INPUT:
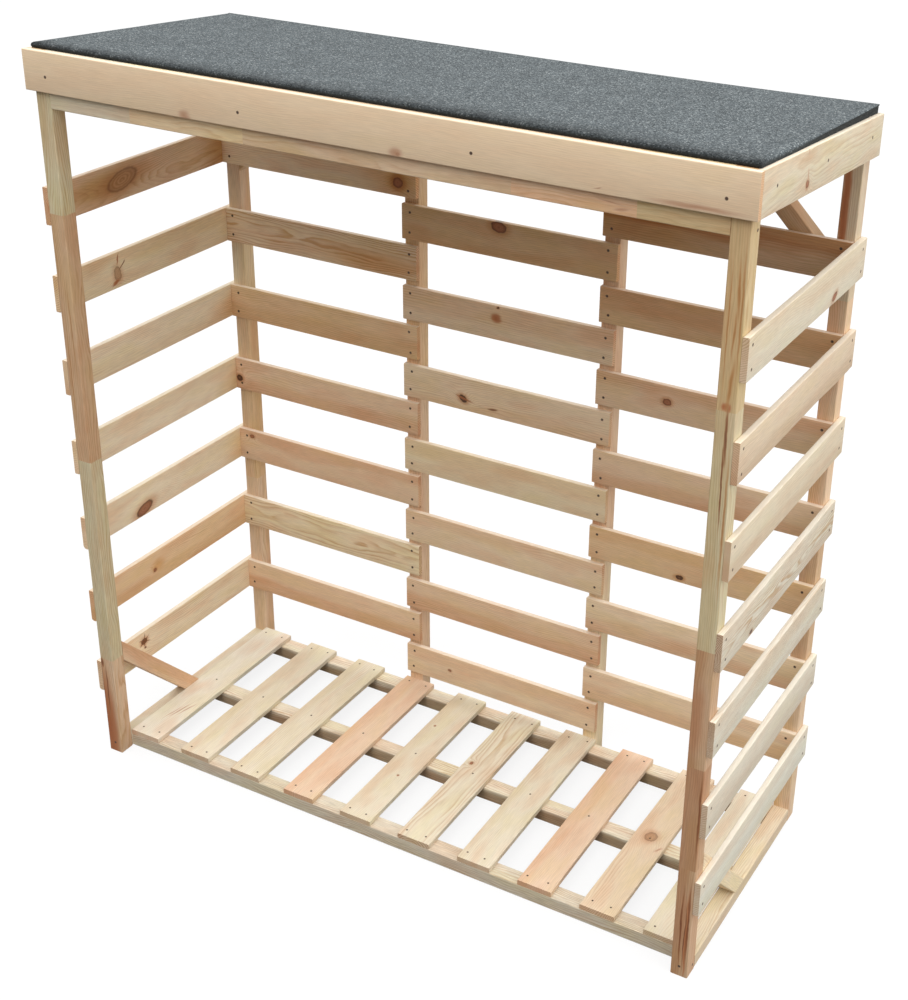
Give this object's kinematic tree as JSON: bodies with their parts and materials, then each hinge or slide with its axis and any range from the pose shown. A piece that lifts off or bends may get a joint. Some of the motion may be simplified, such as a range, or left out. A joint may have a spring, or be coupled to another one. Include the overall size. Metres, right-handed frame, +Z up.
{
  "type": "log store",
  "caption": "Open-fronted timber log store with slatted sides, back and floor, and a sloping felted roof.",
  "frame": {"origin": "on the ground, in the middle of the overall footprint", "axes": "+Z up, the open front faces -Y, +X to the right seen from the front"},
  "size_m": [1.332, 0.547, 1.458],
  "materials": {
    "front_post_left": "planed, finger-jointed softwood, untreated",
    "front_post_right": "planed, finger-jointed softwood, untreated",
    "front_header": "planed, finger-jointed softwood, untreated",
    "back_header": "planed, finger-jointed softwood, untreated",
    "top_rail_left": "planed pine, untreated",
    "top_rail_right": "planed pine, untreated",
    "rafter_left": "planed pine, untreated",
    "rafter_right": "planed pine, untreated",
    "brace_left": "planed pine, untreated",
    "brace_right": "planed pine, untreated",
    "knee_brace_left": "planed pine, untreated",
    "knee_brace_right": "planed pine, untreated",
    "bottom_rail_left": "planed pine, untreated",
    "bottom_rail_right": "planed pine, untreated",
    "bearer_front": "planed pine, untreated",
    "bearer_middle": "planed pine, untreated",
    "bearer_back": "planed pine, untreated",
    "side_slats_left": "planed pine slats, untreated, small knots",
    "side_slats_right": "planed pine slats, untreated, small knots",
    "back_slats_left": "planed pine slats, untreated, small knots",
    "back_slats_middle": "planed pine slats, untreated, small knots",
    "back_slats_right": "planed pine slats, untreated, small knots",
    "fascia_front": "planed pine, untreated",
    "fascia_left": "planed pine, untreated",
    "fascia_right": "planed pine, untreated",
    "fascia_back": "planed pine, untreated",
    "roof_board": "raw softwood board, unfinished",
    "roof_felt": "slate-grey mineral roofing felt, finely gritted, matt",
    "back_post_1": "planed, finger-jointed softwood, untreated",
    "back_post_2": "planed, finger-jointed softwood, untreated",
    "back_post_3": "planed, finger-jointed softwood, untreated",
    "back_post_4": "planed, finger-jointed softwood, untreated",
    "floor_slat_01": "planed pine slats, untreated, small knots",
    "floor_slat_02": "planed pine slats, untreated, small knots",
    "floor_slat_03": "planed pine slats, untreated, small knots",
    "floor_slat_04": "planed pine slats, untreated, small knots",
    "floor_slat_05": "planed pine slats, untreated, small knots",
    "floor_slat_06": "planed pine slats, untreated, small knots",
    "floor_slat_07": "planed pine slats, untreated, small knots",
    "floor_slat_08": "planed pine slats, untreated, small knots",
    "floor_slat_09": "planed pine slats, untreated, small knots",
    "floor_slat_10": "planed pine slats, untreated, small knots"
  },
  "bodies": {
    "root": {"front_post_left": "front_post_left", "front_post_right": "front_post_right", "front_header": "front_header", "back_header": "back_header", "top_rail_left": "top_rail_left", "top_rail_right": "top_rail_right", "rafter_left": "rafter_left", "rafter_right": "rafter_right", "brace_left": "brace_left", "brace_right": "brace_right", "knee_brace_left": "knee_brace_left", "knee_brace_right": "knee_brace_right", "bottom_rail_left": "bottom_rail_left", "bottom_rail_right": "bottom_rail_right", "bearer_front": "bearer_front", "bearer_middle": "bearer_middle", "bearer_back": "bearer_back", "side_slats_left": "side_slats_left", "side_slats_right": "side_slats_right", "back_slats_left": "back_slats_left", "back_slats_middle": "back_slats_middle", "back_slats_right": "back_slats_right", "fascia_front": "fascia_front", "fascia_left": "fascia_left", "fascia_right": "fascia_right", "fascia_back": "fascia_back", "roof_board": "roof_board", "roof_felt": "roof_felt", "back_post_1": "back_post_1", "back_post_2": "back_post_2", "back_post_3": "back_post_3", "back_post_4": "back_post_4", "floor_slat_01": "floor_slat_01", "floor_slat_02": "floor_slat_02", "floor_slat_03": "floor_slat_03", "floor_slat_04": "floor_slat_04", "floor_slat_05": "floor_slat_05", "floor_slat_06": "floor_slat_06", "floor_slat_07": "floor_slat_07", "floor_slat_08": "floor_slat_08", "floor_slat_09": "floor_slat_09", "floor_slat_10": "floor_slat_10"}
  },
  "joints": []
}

---

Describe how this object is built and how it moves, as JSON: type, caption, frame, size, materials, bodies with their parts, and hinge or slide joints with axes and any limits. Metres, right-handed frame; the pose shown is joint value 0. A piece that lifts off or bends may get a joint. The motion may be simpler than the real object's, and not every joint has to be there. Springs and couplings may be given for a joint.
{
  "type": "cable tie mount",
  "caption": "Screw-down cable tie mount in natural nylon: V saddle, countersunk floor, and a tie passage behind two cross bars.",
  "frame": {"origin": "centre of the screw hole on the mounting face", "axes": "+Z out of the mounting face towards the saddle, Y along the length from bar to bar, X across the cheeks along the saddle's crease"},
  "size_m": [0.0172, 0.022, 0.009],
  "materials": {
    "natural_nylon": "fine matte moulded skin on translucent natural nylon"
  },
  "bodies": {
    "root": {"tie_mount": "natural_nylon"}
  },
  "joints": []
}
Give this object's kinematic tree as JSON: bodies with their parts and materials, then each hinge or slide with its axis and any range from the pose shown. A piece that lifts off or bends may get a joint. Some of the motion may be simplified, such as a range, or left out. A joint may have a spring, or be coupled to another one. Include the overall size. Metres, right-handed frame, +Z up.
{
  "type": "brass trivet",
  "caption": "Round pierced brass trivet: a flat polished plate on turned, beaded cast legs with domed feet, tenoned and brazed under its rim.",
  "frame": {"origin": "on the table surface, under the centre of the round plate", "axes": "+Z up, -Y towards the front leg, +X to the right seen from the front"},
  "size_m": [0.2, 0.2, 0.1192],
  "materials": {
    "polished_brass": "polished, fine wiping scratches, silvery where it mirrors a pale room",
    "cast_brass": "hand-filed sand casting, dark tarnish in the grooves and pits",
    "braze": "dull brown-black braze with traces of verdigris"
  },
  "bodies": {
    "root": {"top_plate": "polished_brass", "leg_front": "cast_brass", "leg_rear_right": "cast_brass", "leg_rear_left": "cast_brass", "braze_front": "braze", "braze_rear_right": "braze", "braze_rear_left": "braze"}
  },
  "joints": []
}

TASK DETAILS: Select and copy every line from the records that includes the word "type".

TASK ANSWER:
  "type": "log store",
Describe how this object is built and how it moves, as JSON: type, caption, frame, size, materials, bodies with their parts, and hinge or slide joints with axes and any limits. Metres, right-handed frame; the pose shown is joint value 0. A piece that lifts off or bends may get a joint. The motion may be simpler than the real object's, and not every joint has to be there. Springs and couplings may be given for a joint.
  "type": "cable tie mount",
  "type": "brass trivet",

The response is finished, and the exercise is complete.